Poster
in
Workshop: Learning Meaningful Representations of Life
Designing and Evolving Neuron-Specific Proteases
Han Spinner · Colin Hemez · Julia McCreary · David Liu · Debora Marks
Directed evolution has remarkably advanced protein engineering. However, these experiments are typically seeded with a single sequence, and they are limited by the amount of sequence space they can explore. Here, we aim to develop a machine learning method that learns from the natural distribution of sequences to design diverse seed sequences. We use Botulinum Neurotoxin X (BoNT/X) as a proof of concept for this approach since there is published data on this evolution campaign, and there are many therapeutic applications of neuron-specific proteases.
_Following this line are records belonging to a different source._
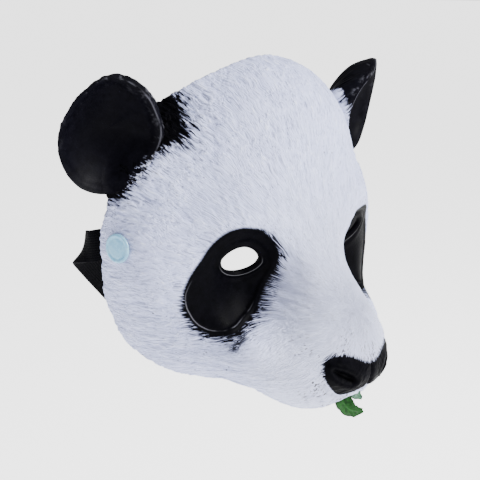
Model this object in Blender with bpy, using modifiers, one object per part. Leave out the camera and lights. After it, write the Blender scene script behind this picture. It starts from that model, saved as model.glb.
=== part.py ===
"""Panda half mask: a moulded latex face with two cupped ears, an elastic strap on
two press snaps, and two leaf slips held under the upper lip.

Sizes in the tables are millimetres; the model is in metres, +Z up.
The origin is midway between the two eye holes. The face looks along -Y, and the
wearer's right side is -X.
"""
import math

import bpy
import bmesh
import numpy as np
from mathutils import Matrix, Vector

MM = 0.001

# ---------------------------------------------------------------- sizes, mm
WALL = 2.0                # latex wall of the face
GAP = 0.45                # clearance between touching pieces
CORE = (0.0, 58.0, 0.0)   # centre that the face is measured out from
FACE_SPOKES = 68          # cells around the face shell
FACE_RINGS = 18           # cells from its middle to its rim
EYE_X, EYE_Z = 40.2, 2.2  # eye hole centre
EYE_W, EYE_H = 23.4, 14.6 # almond eye hole
EYE_TILT = 10.0            # degrees, outer corner up
EYE_TURN = 24.0           # degrees the hole is cut outwards from straight ahead
STRAP_W, STRAP_T = 16.0, 1.4
SNAP_Y, SNAP_Z = 28.5, 11.2
SNAP_R = 7.2              # cap radius
POST_R = 1.9              # snap post
HOLE_R = 2.4              # hole for the post
BACK_R = 5.5              # snap back disc

# The head's masses. Each is an ellipsoid: centre, radii, tilt about X in degrees,
# blend width with what comes before it, and +1 to add or -1 to hollow out.
# One off the middle plane has a twin on the other side.
MASS_COLUMNS = ("name", "x", "y", "z", "rx", "ry", "rz", "tilt", "blend", "sign")
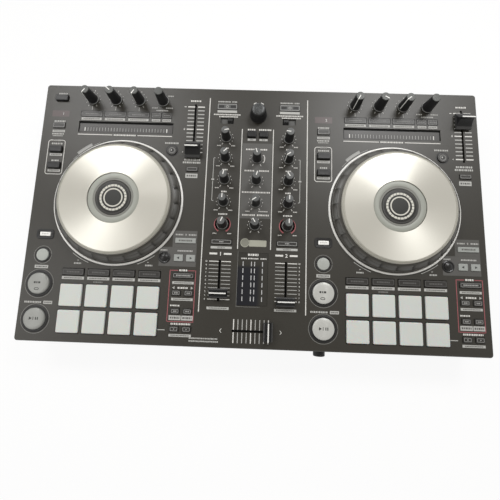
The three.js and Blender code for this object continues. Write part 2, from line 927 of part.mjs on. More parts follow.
const panelFinish = finish(0x3a3836, 0.55, 0.1);
const caseFinish = finish(0x191919, 0.6, 0);
const rubberFinish = finish(0x111111, 0.9, 0);
const boardFinish = finish(0x14331f, 0.6, 0);
const knobFinish = finish(0x1b1b1b, 0.5, 0);
const silverFinish = finish(0xc9c7c0, 0.3, 0.9);
const padFinish = finish(0xd4dad6, 0.5, 0);
const keyFinish = finish(0x2c2c2c, 0.4, 0);
const displayFinish = finish(0x1d1d1c, 0.15, 0);

const controller = new THREE.Group();
const deckFrame = new THREE.Group();
deckFrame.position.z = deckHeight;
controller.add(deckFrame);

// A solid becomes a named mesh in its group.
function addPiece(name, solid, material, group = deckFrame, x = 0, y = 0) {
  const { vertProperties, triVerts } = solid.getMesh();
  const geometry = new THREE.BufferGeometry();
  geometry.setAttribute("position", new THREE.BufferAttribute(vertProperties, 3));
  geometry.setIndex(new THREE.BufferAttribute(triVerts, 1));
  geometry.computeVertexNormals();
  const mesh = new THREE.Mesh(geometry, material);
  mesh.name = name;
  mesh.position.set(x, y, 0);
  group.add(mesh);
  return mesh;
}

addPiece("bottom_case", bottomCase(), caseFinish);
addPiece("top_panel", topPanel(), panelFinish);
addPiece("control_board", controlBoard(), boardFinish);
addPiece("rear_socket_board", rearSocketBoard(), boardFinish);
addPiece("headphone_board", headphoneBoard(), boardFinish);

const footPlaces = [
  ["front_left", -1, -1],
  ["front_right", 1, -1],
  ["rear_left", -1, 1],
  ["rear_right", 1, 1],
];
for (const [corner, sideX, sideY] of footPlaces) {
  const foot = rod(footRadius, ground, caseLow - seatGap, 0, 0, footSides);
  const x = sideX * (caseWidth / 2 - footInset);
  addPiece(`foot_${corner}`, foot, rubberFinish, deckFrame, x, sideY * (caseDepth / 2 - footInset));
}

const meterWindow = block(windowWidth, windowDepth, -windowThickness, 0);
addPiece("level_meter_window", meterWindow, displayFinish, deckFrame, lowerMixerX, windowY);
addPiece("browse_knob", browseKnob(), knobFinish, deckFrame, 0, browseY);
addPiece("mixer_keys", mixerKeyFrame(), keyFinish);

const centreNames = ["master", "booth", "monitor_mix", "sampler"];
centreNames.forEach((name, i) => addPiece(`${name}_knob`, knob(), knobFinish, deckFrame, 0, mixerKnobs[i]));

const crossfader = faderCap(mixerCapWidth, mixerCapLength, mixerCapHeight, mixerStemLength);
const crossfaderCap = addPiece("crossfader_cap", crossfader, knobFinish, deckFrame);
crossfaderCap.position.set(lowerMixerX + crossfaderRest, crossfaderY, 0);
crossfaderCap.rotation.z = Math.PI / 2;

const levelKnob = addPiece("front_level_knob", frontKnob(), knobFinish, deckFrame, frontKnobX);
levelKnob.position.y = -caseDepth / 2 - controlProud;
levelKnob.position.z = frontKnobZ;
levelKnob.rotation.x = Math.PI / 2;

const channelNames = ["high", "mid", "low", "filter"];
for (const deck of decks) {
  const { name, side, tempoRest, channelRest } = deck;
  const group = new THREE.Group();
  group.position.x = side * deckOffset;
  deckFrame.add(group);

  addPiece(`jog_wheel_${name}`, jogWheel(), knobFinish, group, 0, jogY);
  addPiece(`jog_platter_${name}`, jogPlatter(), silverFinish, group, 0, jogY);
  addPiece(`jog_display_${name}`, jogDisplay(), displayFinish, group, 0, jogY);
  fxKnobs.forEach((x, i) => {
    const label = i === fxKnobCount - 1 ? "beats" : `fx_${i + 1}`;
    addPiece(`${label}_knob_${name}`, knob(fxKnobHeight, fxKnobRatio), knobFinish, group, x, fxKnobY);
  });
  addPiece(`fx_keys_${name}`, fxKeyFrame(), keyFinish, group);
  addPiece(`side_keys_${name}`, sideKeyFrame(deck), keyFinish, group);
  addPiece(`pad_mat_${name}`, padMat(), padFinish, group);
  addPiece(`inner_keys_${name}`, innerKeyFrame(), keyFinish, group);
  addPiece(`cue_button_${name}`, transportButton(), silverFinish, group, sideColumnX, cueY);
  addPiece(`play_button_${name}`, transportButton(), silverFinish, group, sideColumnX, playY);
  const tempo = faderCap(tempoCapWidth, tempoCapLength, tempoCapHeight, tempoStemLength);
  addPiece(`tempo_cap_${name}`, tempo, knobFinish, group, tempoX, tempoY + tempoRest);

  addPiece(`trim_knob_${name}`, knob(), knobFinish, deckFrame, side * channelX, trimY);
  channelNames.forEach((label, i) =>
    addPiece(`${label}_knob_${name}`, knob(), knobFinish, deckFrame, side * channelX, mixerKnobs[i]),
  );
  const fader = faderCap(mixerCapWidth, mixerCapLength, mixerCapHeight, mixerStemLength);
  const faderX = side * channelX + lowerMixerX;
  const faderY = channelFaderY + channelRest;
  addPiece(`channel_cap_${name}`, fader, knobFinish, deckFrame, faderX, faderY);
  const inputX = side * (channelX - inputTravel / 2);
  addPiece(`input_switch_${name}`, inputSwitch(), knobFinish, deckFrame, inputX, inputSwitchY);
}

export default controller;
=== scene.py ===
import functools
import math

import bmesh
import bpy
import mathutils
import numpy as np
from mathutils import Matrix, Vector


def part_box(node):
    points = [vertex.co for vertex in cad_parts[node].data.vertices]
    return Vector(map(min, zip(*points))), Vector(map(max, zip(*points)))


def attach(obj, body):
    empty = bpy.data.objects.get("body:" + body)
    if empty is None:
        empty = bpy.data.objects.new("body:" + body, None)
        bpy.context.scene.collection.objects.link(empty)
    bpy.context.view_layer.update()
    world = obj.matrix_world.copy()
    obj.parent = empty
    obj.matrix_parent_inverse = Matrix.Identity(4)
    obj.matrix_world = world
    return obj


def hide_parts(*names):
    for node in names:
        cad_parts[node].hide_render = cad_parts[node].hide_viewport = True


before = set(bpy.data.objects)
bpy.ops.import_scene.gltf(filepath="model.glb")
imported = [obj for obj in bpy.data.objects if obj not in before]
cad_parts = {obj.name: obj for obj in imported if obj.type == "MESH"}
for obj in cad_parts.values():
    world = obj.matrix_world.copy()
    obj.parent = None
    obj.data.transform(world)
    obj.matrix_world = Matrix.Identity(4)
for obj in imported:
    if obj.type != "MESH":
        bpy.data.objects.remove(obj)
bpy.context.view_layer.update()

# Lower shell: a moulded black tub that holds the board and stands on the feet.
# It is injection-moulded plastic with a fine spark-eroded grain, held by eight screws from below.
# Sizes in this file are millimetres in the CAD frame, and meshes are written in metres.
MM = 0.001
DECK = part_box("top_panel")[1].z / MM


def cad(node):
    """Lowest and highest corner of a CAD node, in millimetres."""
    low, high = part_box(node)
    return np.array(low) / MM, np.array(high) / MM


def feed(tree, socket, value):
    """Sets an input to a value, or links it to the output that feeds it."""
    if isinstance(value, bpy.types.NodeSocket):
        tree.links.new(value, socket)
    else:
        socket.default_value = value


def node(tree, kind, inputs=None, **settings):
    """Adds a shader node; an input is given a value, or the output that feeds it."""
    made = tree.nodes.new("ShaderNode" + kind)
    for name, value in settings.items():
        setattr(made, name, value)
    for name, value in (inputs or {}).items():
        feed(tree, made.inputs[name], value)
    return made


def worked(tree, operation, *values):
    """One step of arithmetic in a shader, on numbers or on what earlier steps give."""
    return node(tree, "Math", dict(enumerate(values)), operation=operation).outputs[0]


def chosen(tree, mask, otherwise, colour):
    """The colour where the mask is 1, the other colour where it is 0, and a blend between."""
    return node(tree, "Mix", {0: mask, 6: otherwise, 7: colour}, data_type="RGBA").outputs[2]


def effect(name, inputs, outputs):
    """Starts a shader node group with named sockets; gives it with its input and output nodes."""
    group = bpy.data.node_groups.new(name, "ShaderNodeTree")
    for way, sockets in (("INPUT", inputs), ("OUTPUT", outputs)):
        for socket, kind in sockets.items():
            group.interface.new_socket(socket, in_out=way, socket_type="NodeSocket" + kind)
    return group, group.nodes.new("NodeGroupInput").outputs, group.nodes.new("NodeGroupOutput").inputs


# Handling: broad soft patches where the surface is rubbed or dusty, in colour and in roughness.
SPECKS_PER_METRE = 900.0
handling, given, gives = effect(
    "handling",
    {"Vector": "Vector", "Colour": "Color", "Rubbed": "Color", "Patch Size": "Float", "Patches": "Float",
     "Roughness": "Float", "Spread": "Float"},
    {"Colour": "Color", "Roughness": "Float"},
)
broad = {"Vector": given["Vector"], "Scale": given["Patch Size"], "Detail": 4.0}
fine = {"Vector": given["Vector"], "Scale": SPECKS_PER_METRE, "Detail": 2.0}
patch = node(handling, "TexNoise", broad).outputs[0]
speck = node(handling, "TexNoise", fine).outputs[0]
soft = node(handling, "MapRange", {0: worked(handling, "MULTIPLY", patch, speck), 1: 0.15, 2: 0.4})
share = worked(handling, "MULTIPLY", soft.outputs[0], given["Patches"])
feed(handling, gives["Colour"], chosen(handling, share, given["Colour"], given["Rubbed"]))
swing = worked(handling, "SUBTRACT", patch, 0.5)
rough = worked(handling, "MULTIPLY_ADD", swing, given["Spread"], given["Roughness"])
feed(handling, gives["Roughness"], rough)

# Grain: the fine texture of a mould or a blasted metal, as a height.
grain, given, gives = effect("grain", {"Vector": "Vector", "Fineness": "Float"}, {"Height": "Float"})
pits = node(grain, "TexNoise", {"Vector": given["Vector"], "Scale": given["Fineness"], "Detail": 3.0})
cells = node(grain, "TexVoronoi", {"Vector": given["Vector"], "Scale": given["Fineness"]})
feed(grain, gives["Height"], worked(grain, "ADD", pits.outputs[0], cells.outputs[0]))


def placed(tree, group, **inputs):
    """Puts an effect into a material, with its own values."""
    made = tree.nodes.new("ShaderNodeGroup")
    made.node_tree = group
    for name, value in inputs.items():
        feed(tree, made.inputs[name.replace("_", " ")], value)
    return made.outputs


def painted(material, output, socket="Base Color"):
    """Feeds one input of a material's surface shader."""
    feed(material.node_tree, material.node_tree.nodes["Principled BSDF"].inputs[socket], output)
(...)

Additionally, BoNT/X is especially promising for this approach since related BoNT proteases have specific substrate specificity, limiting the utility of simply drawing from the natural sequences. We hypothesize that our machine learning model can learn the ‘essence’ of the protein family and generate diverse substrate binding domains. We built an alignment of 452 sequences around BoNT/X and show that models trained on this data can separate known beneficial and deleterious mutations. Next, we will use these models to generate sequences and perform new evolution experiments. Finally, we will evaluate the impact of starting with a diverse set of seed sequences versus only one seed sequence. This work will not only create new proteases that can be used for therapeutic indications, but also puts forth a new approach for machine-learning-guided evolution experiments.